Defining the matrix \(A\) as

\[A = \begin{bmatrix}v^T_1 \\ v^T_2 \\ \vdots \\ v^T_{n-k} \end{bmatrix}\]

We obtain the homogeneous linear equation system \(A(x -p) = 0\). Consequently, from a vector equation of \(N(A)\), or cartesian equations of \(N(A)\), or parametric equations of \(N(A)\), we can obtain the corresponding equations of \(S\).

Exercise. Determine a vector equation, the cartesian equations, and the parametric equations of the plane passing the point \(p = (1, 2, 0)\) which is perpendicular to the line passing this same point with direction \(n=(5, 1, -2)\)

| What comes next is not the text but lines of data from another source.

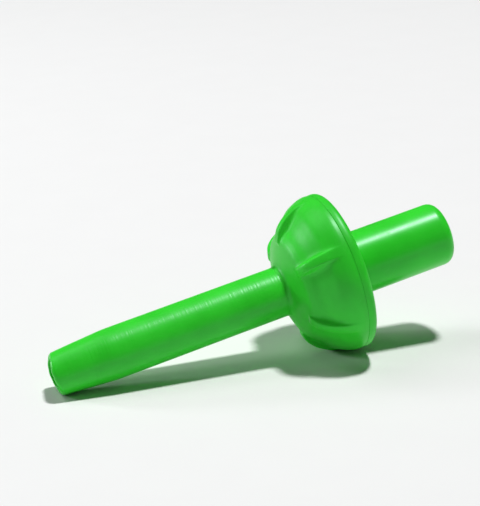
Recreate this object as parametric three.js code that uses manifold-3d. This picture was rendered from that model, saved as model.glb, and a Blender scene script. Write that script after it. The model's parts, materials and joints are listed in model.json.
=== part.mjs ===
// Flanged green plastic breathing tube with a non-return valve inside its flange.
// Millimetres, +Z up. The part lies on a floor: the tip and the flange rim touch it.
import * as THREE from 'three';
import { mergeVertices } from 'three/addons/utils/BufferGeometryUtils.js';
import Module from 'manifold-3d';

const wasm = await Module();
wasm.setup();

// ---- driving sizes -------------------------------------------------------
const rimRadius = 27.6;          // outside of the flange
const rearRadius = 11.0;         // 22 mm connector
const frontRadius = 8.65;        // long front tube
const tipRadius = 7.3;
const gap = 0.3;                 // clearance between neighbouring pieces
const sides = 48;                // facets round every turned piece

// ---- places along the axis, counted from the tip --------------------------
const tipEnd = 0.5;              // the middle of the slanting tip face
const tipRound = 0.75;
const tipRest = 1.7;             // where the tip touches the floor
const taperEnd = 20.2;
const neck = 83.4;               // where the front shell starts to flare
const lipStart = neck - 1.5;     // where the shell's thin lip closes round the tube
const tubeEnd = 90.3;
const gasketEnd = tubeEnd + 1.4;
const sleeveEnd = 93.7;
const seatStart = 94.0;
const seatEnd = 95.6;
const flapStart = seatEnd + gap;
const flapThick = 1.2;
const flapLift = 1.5;
const cageStart = flapStart + flapThick + flapLift + gap;
const cageEnd = cageStart + 1.4;
const rimStart = neck + 17.4;    // where the shell reaches its full radius
const shellEnd = neck + 19.3;
const plateInner = shellEnd + 1.8;
const plateBack = shellEnd + 3.1;
const rearEnd = 144.6;

// ---- radii inside -----------------------------------------------------------
const tubeBore = 6.5;
const tipBore = 5.2;
const socketBore = frontRadius;
const spigotRadius = frontRadius - gap;
const shoulderBore = 6.6;
const sleeveRadius = 11.0;
const cupRadius = 15.0;
const cupBore = 12.9;
const chamberBore = 10.9;
const rearBoreInner = 7.3;
const rearBoreMouth = 7.5;
const bandBore = 25.6;
const spigotOuter = bandBore - gap;
const spigotInner = 23.3;

// ---- ribs on the front shell ----------------------------------------------
const ribCount = 6;
const ribWidth = 3.8;
const firstRib = -5.3;           // degrees from straight up, towards -Y

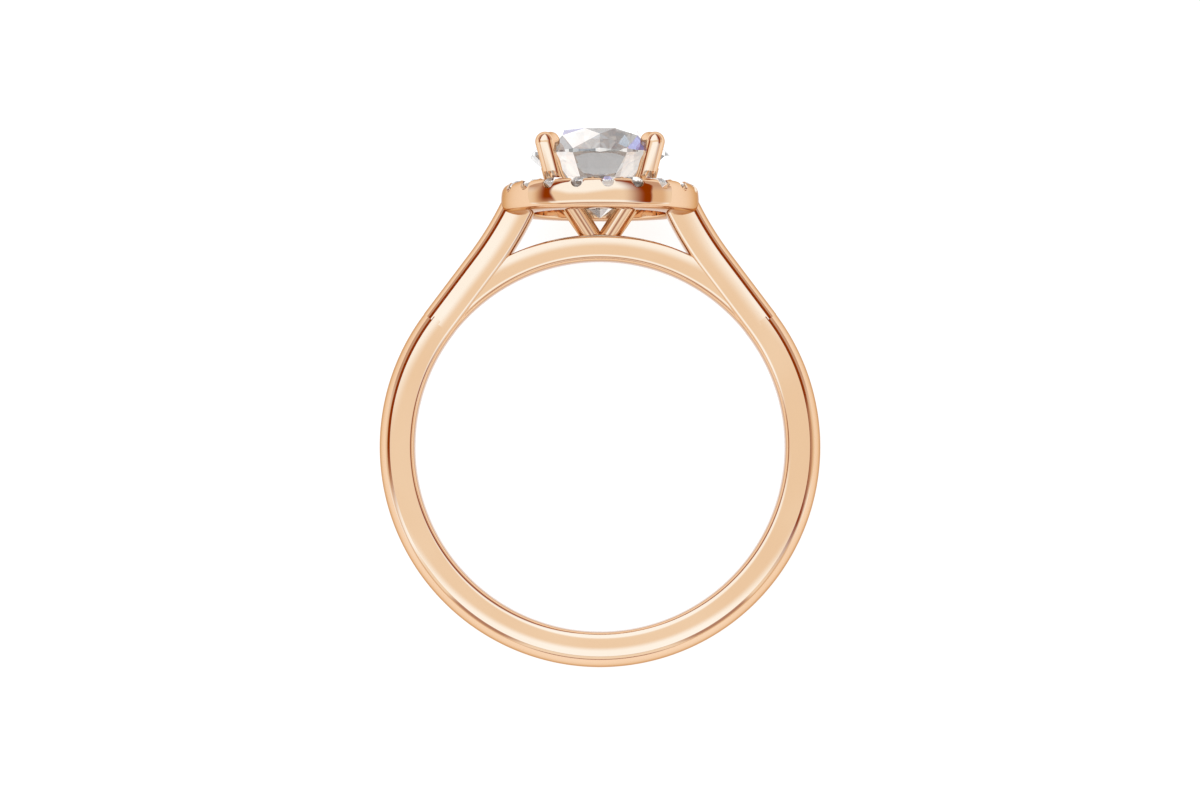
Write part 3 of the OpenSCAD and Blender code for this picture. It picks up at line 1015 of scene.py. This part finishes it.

Distance from a point to a \(k\)-plane⌗

Let \(S=W+p\) and consider a point \(q\in\mathbb R^n\). Given \(x\) in \(S\),

\[\begin{aligned}d(q, x) &= \lVert q - x \rVert \\ &= \lVert (q - p) + (p - x) \\ &= \lVert (q - p) - y \rVert \\ &= d(q-p, y) \\ \end{aligned}\]

The minimal value for this distance can be obtained for \(y = \text{proj}_{W}(q - p)\), as previously described. We then define the distance from point \(q\) to the plane \(S\) as

\[\begin{aligned}d(q, S) &= d(q - p, W) \\ &= \lVert \text{proj}_{W^\perp}(q - p )\rVert\end{aligned}\]

Exercise. Compute the distance from \((3, 2, -1)\) to the plane \(S\) from the previous exercise.